RIGHT TO A FAIR TRIAL: NEW TRIAL GRANTED DUE TO PROSECUTOR’S STATEMENTS DURING CLOSING THAT APPELLANT LOST THE PRESUMPTION OF INNOCENCE BEFORE DELIBERATIONS

Appellant was charged with second-degree criminal sexual conduct following allegations that he abused his girlfriend’s 11-year-old daughter. At trial, during its rebuttal closing argument, the State told the jury, “[Appellant] no longer has that presumption… He no longer has that presumption of innocence. He has been proven guilty beyond a reasonable doubt… he no longer has that presumption of innocence.” The jury found Appellant guilty of one count of second-degree criminal sexual conduct. The Court of Appeals affirmed Appellant’s conviction.

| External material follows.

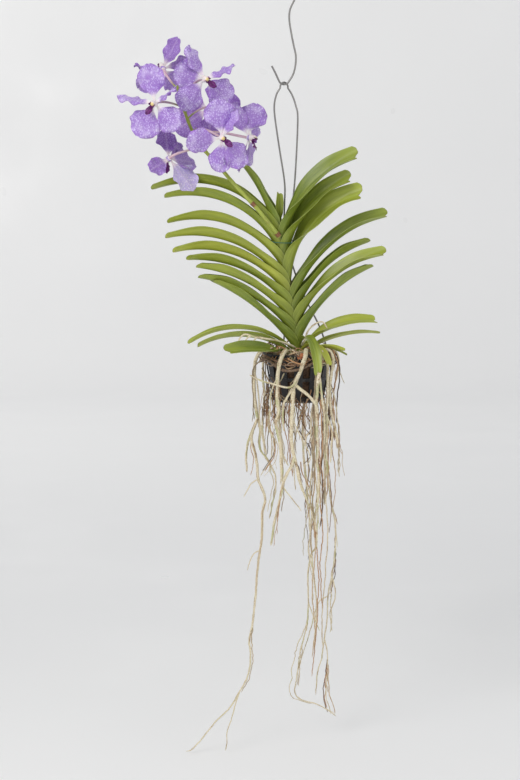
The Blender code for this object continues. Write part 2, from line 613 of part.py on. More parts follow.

The Supreme Court examines whether the State’s presumption of innocence statements deprived Appellant of his Sixth Amendment right to a fair trial. Because defense counsel did not object to the State’s closing argument, the Court applies the modified plain error test, which requires (1) Appellant to demonstrate the prosecutorial misconduct was plain error; (2) the State to thereafter demonstrate the error did not affect Appellant’s substantial rights; and (3) the reviewing court to determine if ensuring fairness and the integrity of the judicial system requires addressing the error. State v. Ramey, 721 N.W.2d 294, 300 (Minn. 2006).

The Court finds the State’s statements were not consistent with Minnesota law. A defendant is not proven guilty until a jury has deliberated and reached the conclusion of guilt. Until this conclusion is reached, a defendant retains the presumption of innocence. This error was plain because it contravenes well-established law.

The Court also finds the evidence against Appellant was not strong, as it consisted primarily on uncorroborated, inconsistent reports by the alleged victim regarding acts from many years prior. Although the trial court gave a pattern instruction on the presumption of innocence, the Court finds it was not specific enough to remedy the State’s error, as it failed to correct the State’s misstatement or clarify that Appellant retained the presumption of innocence. The Court finds a reasonable likelihood that the State’s misstatement may have had a significant effect on the jury and, therefore, Appellant’s substantial rights were affected.

Lastly, the Court finds it is necessary to address the State’s error to ensure fairness and the integrity of the judicial proceedings. Remanding for further proceedings allows the State to still seek justice for the alleged victim, while enforcing the constitutional protections afforded to all criminal defendants. State v. Portillo, A21-1621, 2023 WL 8610196 (Minn. Dec. 13, 2023).

FIREARMS: STATUTE PROHIBITING POSSESSION OF A FIREARM WITHOUT A SERIAL NUMBER IS NOT UNCONSTITUTIONALLY VAGUE

The State appeals the dismissal of a charge against Respondent of possessing a privately-made firearm lacking a serial number. The Court of Appeals finds the relevant charging statute, Minn. Stat. § 609.667(3), not unconstitutionally vague and finds probable cause to support the charge, reversing and remanding to the district court.

Section 609.667(3) prohibits “receiv[ing] or possess[ing] a firearm that is not identified by a serial number.” “Serial number” is the number required under 26 U.S.C. § 5842. Section 609.667(3) incorporates the definition of “serial number” used in the federal law, but it does not limit its application to only firearms required to have a serial number by federal law. Section 609.667(3) is not vague because it plainly “prohibits the possession of any firearm that is not identified by serial number, regardless of whether federal law would require a serial number for a particular firearm.” Section 609.667(3), then, applies to privately-made firearms.

The record shows Respondent knowingly possessed a firearm and that the firearm had no serial number. Thus, there was probable cause to support the charge against Respondent. State v. Vagle, A23-0863, 2023 WL 8706087 (Minn. Ct. App. Dec. 18, 2023).